### Material
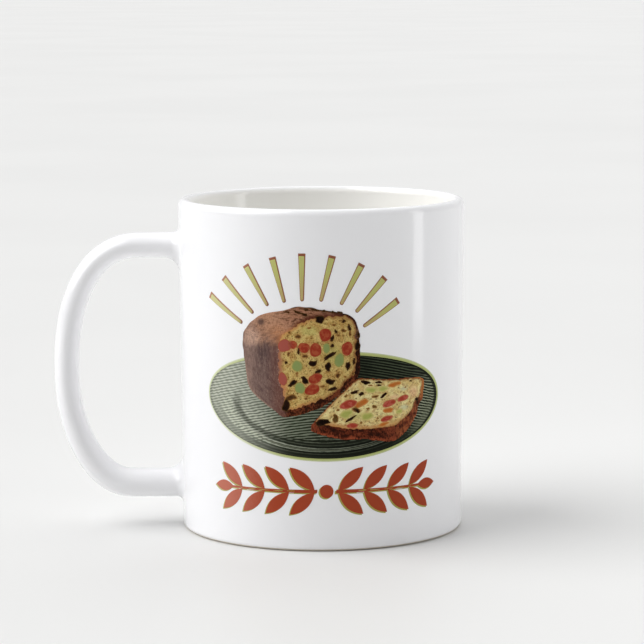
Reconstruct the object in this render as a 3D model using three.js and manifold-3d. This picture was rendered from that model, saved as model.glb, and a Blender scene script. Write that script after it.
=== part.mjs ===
// A glazed ceramic mug: a straight-sided cup with a rounded lip and one D-shaped handle.
// Millimetres, +Z up. The origin is on the cup's axis, in the plane it stands on.
// The handle is towards -X, and the decorated side of the cup faces -Y.
import * as THREE from 'three';
import { mergeVertices } from 'three/addons/utils/BufferGeometryUtils.js';
import Module from 'manifold-3d';

// Cup, outside
const CUP_HEIGHT = 95;
const RIM_RADIUS = 41; // just under the lip
const FOOT_RADIUS = 40.3; // just above the foot's corner, so the side has a slight draft
const FOOT_CORNER = 1.4;

// Lip: half an ellipse, standing on the top of the wall
const LIP_HALF_WIDTH = 1.7;
const LIP_RISE = 2.2;

// Cup, inside: the wall thickens downwards from the lip
const SHOULDER_DEPTH = 26; // how far below the lip the wall reaches its full thickness
const SHOULDER_RADIUS = 36.5;
const WELL_RADIUS = 36; // at the top of the round corner inside the bottom
const WELL_CORNER = 9;
const FLOOR_THICKNESS = 7;

// Handle: the line down the middle of its bar, in the plane y = 0
const UPPER_ARM_Z = 81.5;
const LOWER_ARM_Z = 12.2;
const WIDEST_Z = 45.1;
const REACH = 73.7; // from the axis to the middle of the grip
const UPPER_BEND_X = 51.9; // where the straight upper arm ends
const LOWER_BEND_X = 55.3;
const UPPER_FULLNESS = 2.3; // exponent of the bend's superellipse: 2 is an ellipse
const LOWER_FULLNESS = 2;

// Handle: the bar's elliptic section
const BAR_HALF_WIDTH = 6; // across, along Y
const UPPER_HALF_DEPTH = 3.6; // in the plane of the handle
const GRIP_HALF_DEPTH = 3.6;
const LOWER_HALF_DEPTH = 4.1;

// Fillets where the bar meets the cup
const INNER_FILLET = 4.5; // on the sides of the arms that face each other
const OUTER_FILLET = 1.8;
const SIDE_FILLET = 2.5;
const ROOT_DEPTH = 1.6; // how far the bar runs into the cup's wall

// Facets
const CUP_SIDES = 80;
const BAR_SIDES = 20;
const BEND_STEPS = 16; // in each of the two bends
const ARM_STEPS = 2;
const FILLET_STEPS = [-ROOT_DEPTH, 0.1, 0.5, 1.1, 1.9, 3.0, INNER_FILLET]; // out from the wall
const CURVE_DIVISIONS = 4; // in each round corner of the cup's profile

const QUARTER_TURN = Math.PI / 2;

const glaze = new THREE.MeshStandardMaterial({ color: 0xf3f2ee, roughness: 0.12, metalness: 0 });

const wasm = await Module();
wasm.setup();

// One closed solid from a closed geometry. Only positions are kept, and the triangles that
// shrink to a line at a pole are left out.
function solidFrom(geometry) {
  const bare = geometry.clone();
  bare.deleteAttribute('normal');
  bare.deleteAttribute('uv');
  const merged = mergeVertices(bare);
  const corners = merged.index.array;
  const kept = [];
  for (let i = 0; i < corners.length; i += 3) {
    const [a, b, c] = corners.slice(i, i + 3);
    if (a !== b && b !== c && c !== a) kept.push(a, b, c);
  }
  return new wasm.Manifold(new wasm.Mesh({
    numProp: 3,
    vertProperties: new Float32Array(merged.attributes.position.array),
    triVerts: new Uint32Array(kept),
  }));
}

function geometryFrom(solid) {
  const mesh = solid.getMesh();
  const geometry = new THREE.BufferGeometry();
  geometry.setAttribute('position', new THREE.BufferAttribute(mesh.vertProperties, mesh.numProp));
  geometry.setIndex(new THREE.BufferAttribute(mesh.triVerts, 1));
  geometry.computeVertexNormals();
  return geometry;
}

// The cup's section, as (radius, height), from the middle of the base round to the middle of
// the floor inside.
function cupProfile() {
  const lipRadius = RIM_RADIUS - LIP_HALF_WIDTH;
  const lipBase = CUP_HEIGHT - LIP_RISE;
  const wellTop = FLOOR_THICKNESS + WELL_CORNER;
  const path = new THREE.Path();
  path.moveTo(0, 0);
  path.lineTo(FOOT_RADIUS - FOOT_CORNER, 0);
  path.absarc(FOOT_RADIUS - FOOT_CORNER, FOOT_CORNER, FOOT_CORNER, -QUARTER_TURN, 0, false);
  path.lineTo(RIM_RADIUS, lipBase);
  path.absellipse(lipRadius, lipBase, LIP_HALF_WIDTH, LIP_RISE, 0, Math.PI, false, 0);
  path.lineTo(SHOULDER_RADIUS, lipBase - SHOULDER_DEPTH);
  path.lineTo(WELL_RADIUS, wellTop);
  path.absarc(WELL_RADIUS - WELL_CORNER, wellTop, WELL_CORNER, 0, -QUARTER_TURN, true);
  path.lineTo(0, FLOOR_THICKNESS);
  return path.getPoints(CURVE_DIVISIONS);
}

function cupSolid() {
  const cup = new THREE.LatheGeometry(cupProfile(), CUP_SIDES);
  cup.rotateX(QUARTER_TURN);
  return solidFrom(cup);
}

// A quarter of a superellipse in the plane y = 0, from the end of a straight arm round to the
// widest point of the handle.
class Bend extends THREE.Curve {
  constructor(armX, armZ, fullness) {
    super();
    this.armX = armX;
    this.armZ = armZ;
    this.fullness = fullness;
    this.arcLengthDivisions = 600;
  }

  getPoint(t, target = new THREE.Vector3()) {
    const along = Math.sin(t * QUARTER_TURN) ** (2 / this.fullness);
    const off = Math.cos(t * QUARTER_TURN) ** (2 / this.fullness);
    const x = -this.armX - (REACH - this.armX) * along;
    const z = WIDEST_Z + (this.armZ - WIDEST_Z) * off;
    return target.set(x, 0, z);
  }
}

// How much a fillet of this radius widens the bar, at a distance out from the wall.
function filletGrowth(radius, distance) {
  const left = radius - THREE.MathUtils.clamp(distance, 0, radius);
  return radius - Math.sqrt(radius * radius - left * left);
}

// How far the wall falls back from its nearest point, at a distance y to the side.
function wallFallback(y) {
  return FOOT_RADIUS - Math.sqrt(FOOT_RADIUS * FOOT_RADIUS - y * y);
}

// One ring of the bar: an ellipse round the point, across the direction it runs in. The angle
// starts at the side that faces out of the handle's loop. wallGap is the distance to the cup.
function barRing(point, outward, halfDepth, wallGap) {
  const ring = [];
  for (let i = 0; i < BAR_SIDES; i += 1) {
    const angle = (i / BAR_SIDES) * 2 * Math.PI;
    const across = Math.sin(angle);
    const out = Math.cos(angle);
    const gap = wallGap + wallFallback(BAR_HALF_WIDTH * across);
    const fillet = out > 0 ? OUTER_FILLET : INNER_FILLET;
    const width = (BAR_HALF_WIDTH + filletGrowth(SIDE_FILLET, gap)) * across;
    const depth = (halfDepth + filletGrowth(fillet, gap)) * out;
    ring.push(point.clone().addScaledVector(outward, depth).add(new THREE.Vector3(0, width, 0)));
  }
  return ring;
}

// The rings of one half of the bar, from its root in the wall to the widest point.
function halfOfBar(armX, armZ, fullness, rootHalfDepth) {
  const wallX = THREE.MathUtils.lerp(FOOT_RADIUS, RIM_RADIUS, armZ / CUP_HEIGHT);
  const side = Math.sign(armZ - WIDEST_Z);
  const up = new THREE.Vector3(0, 0, side);
  const rings = [];
  for (const gap of FILLET_STEPS) {
    const point = new THREE.Vector3(-wallX - gap, 0, armZ);
    rings.push(barRing(point, up, rootHalfDepth, gap));
  }
  const armStart = wallX + INNER_FILLET;
  for (let i = 1; i <= ARM_STEPS; i += 1) {
    const x = THREE.MathUtils.lerp(armStart, armX, i / (ARM_STEPS + 1));
    rings.push(barRing(new THREE.Vector3(-x, 0, armZ), up, rootHalfDepth, x - wallX));
  }
  const bend = new Bend(armX, armZ, fullness);
  for (let i = 0; i <= BEND_STEPS; i += 1) {
    const t = i / BEND_STEPS;
    const point = bend.getPointAt(t);
    const run = i === 0 ? new THREE.Vector3(-1, 0, 0) : bend.getTangentAt(t);
    const outward = new THREE.Vector3(run.z, 0, -run.x).multiplyScalar(side);
    const height = (point.z - WIDEST_Z) / (armZ - WIDEST_Z);
    const halfDepth = THREE.MathUtils.lerp(GRIP_HALF_DEPTH, rootHalfDepth, height * height);
    rings.push(barRing(point, outward, halfDepth, -point.x - wallX));
  }
  return rings;
}

// A closed skin over a row of rings, with a fan over each end.
function skin(rings) {
  const points = rings.flat();
  const sides = rings[0].length;
  const faces = [];
  for (let row = 0; row + 1 < rings.length; row += 1) {
    for (let i = 0; i < sides; i += 1) {
      const a = row * sides + i;
      const b = row * sides + ((i + 1) % sides);
      faces.push(a, b, b + sides, a, b + sides, a + sides);
    }
  }
  const lastRow = (rings.length - 1) * sides;
  for (let i = 1; i + 1 < sides; i += 1) {
    faces.push(0, i + 1, i, lastRow, lastRow + i, lastRow + i + 1);
  }
  const geometry = new THREE.BufferGeometry().setFromPoints(points);
  geometry.setIndex(faces);
  return geometry;
}

function handleSolid() {
  const upper = halfOfBar(UPPER_BEND_X, UPPER_ARM_Z, UPPER_FULLNESS, UPPER_HALF_DEPTH);
  const lower = halfOfBar(LOWER_BEND_X, LOWER_ARM_Z, LOWER_FULLNESS, LOWER_HALF_DEPTH);
  lower.pop(); // the widest ring is the last of both halves
  return solidFrom(skin([...upper, ...lower.reverse()]));
}

const mug = new THREE.Mesh(geometryFrom(cupSolid().add(handleSolid())), glaze);
mug.name = 'mug';

const model = new THREE.Group();
model.add(mug);

export default model;
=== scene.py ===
import math

import bmesh
import bpy
import numpy as np
from bpy.props import FloatProperty, FloatVectorProperty, IntProperty, PointerProperty
from mathutils import Matrix, Vector


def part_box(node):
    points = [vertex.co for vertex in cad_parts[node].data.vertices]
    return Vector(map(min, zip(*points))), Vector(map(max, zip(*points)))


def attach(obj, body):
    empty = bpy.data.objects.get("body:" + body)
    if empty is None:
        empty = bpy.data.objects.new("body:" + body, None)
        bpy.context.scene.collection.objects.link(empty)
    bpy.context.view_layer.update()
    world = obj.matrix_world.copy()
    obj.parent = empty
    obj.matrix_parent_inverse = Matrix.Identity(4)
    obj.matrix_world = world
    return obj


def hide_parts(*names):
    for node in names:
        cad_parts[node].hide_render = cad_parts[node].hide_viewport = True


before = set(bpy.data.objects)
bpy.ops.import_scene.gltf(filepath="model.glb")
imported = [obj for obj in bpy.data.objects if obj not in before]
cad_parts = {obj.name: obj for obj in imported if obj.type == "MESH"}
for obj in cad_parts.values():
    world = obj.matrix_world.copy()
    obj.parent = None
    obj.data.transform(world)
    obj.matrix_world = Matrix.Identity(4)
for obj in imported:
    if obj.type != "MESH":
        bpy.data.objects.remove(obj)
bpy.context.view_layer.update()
MUG_LOW, MUG_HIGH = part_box("mug")

bl_info = {
    "name": "Printed Mug",
    "version": (1, 0, 0),
    "blender": (4, 5, 0),
    "location": "View3D > Sidebar > Mug",
    "description": "Builds a glazed mug with a printed picture of a fruit cake on a plate",
    "category": "Add Mesh",
}

MM = 0.001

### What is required
Your task is to repeat exactly the lines from the one that contains "const mug = new" through the one that contains "imported = [obj", with both end lines included.

### Result of this task
const mug = new THREE.Mesh(geometryFrom(cupSolid().add(handleSolid())), glaze);
mug.name = 'mug';

const model = new THREE.Group();
model.add(mug);

export default model;
=== scene.py ===
import math

import bmesh
import bpy
import numpy as np
from bpy.props import FloatProperty, FloatVectorProperty, IntProperty, PointerProperty
from mathutils import Matrix, Vector


def part_box(node):
    points = [vertex.co for vertex in cad_parts[node].data.vertices]
    return Vector(map(min, zip(*points))), Vector(map(max, zip(*points)))


def attach(obj, body):
    empty = bpy.data.objects.get("body:" + body)
    if empty is None:
        empty = bpy.data.objects.new("body:" + body, None)
        bpy.context.scene.collection.objects.link(empty)
    bpy.context.view_layer.update()
    world = obj.matrix_world.copy()
    obj.parent = empty
    obj.matrix_parent_inverse = Matrix.Identity(4)
    obj.matrix_world = world
    return obj


def hide_parts(*names):
    for node in names:
        cad_parts[node].hide_render = cad_parts[node].hide_viewport = True


before = set(bpy.data.objects)
bpy.ops.import_scene.gltf(filepath="model.glb")
imported = [obj for obj in bpy.data.objects if obj not in before]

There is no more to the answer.